The Bush administration is anxious to keep the Quartet plan alive and allay Arab fears. The road map calls for an initial three-month phase during which the Palestinian Authority would resume security cooperation with the United States and Israel, call for an end to armed attacks on Israelis, and install a new cabinet and prime minister to take over from Arafat. During the same three months Israel would be required to end its attacks in Palestinian civilian areas, ease its curbs on the travel of Palestinian officials, lift curfews and unfreeze Palestinian assets.
A Bush representative said that the whole point of the road map is that it is a work in progress. “We are listening to the criticism,” said one administration official. “Please understand that this is a document in a constant state of being perfected. That effort still goes forward.”
Emerging Strains
According to administration officials, there is a new strain between Bush and Sharon. During his October visit to Washington, Sharon said that ties between Israel and Washington had never been so close or harmonious. According to administration officials, however, Bush was angry that Sharon was undercutting efforts to get the Palestinians to turn away from Arafat and making it harder to rally Arab support for a possible war against Iraq.
Another major concern, both inside and outside the administration, is what most experts say are the worst conditions among Palestinians they have ever seen. These include malnutrition and the growing sense of isolation because of travel restrictions imposed by the Israelis.
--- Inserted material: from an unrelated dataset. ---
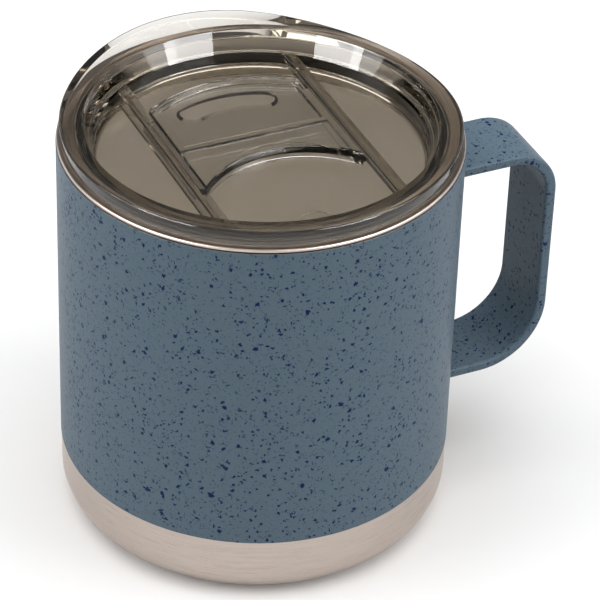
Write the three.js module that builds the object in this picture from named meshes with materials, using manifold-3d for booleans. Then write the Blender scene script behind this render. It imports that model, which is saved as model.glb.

“We are facing a situation where all of those years of progress in the Middle East are essentially going down the tubes,” one diplomat declared. Prime Minister Blair has called for a full Middle East peace conference by the end of this year.
If Bush proceeds with his new sense of resolution and makes it clear to Israel that there will be no more American funding until it accepts the Quartet’s decisions, the road map may be put to use sooner than pessimists might think.
Richard H. Curtiss is executive editor of the Washington Report on Middle East Affairs.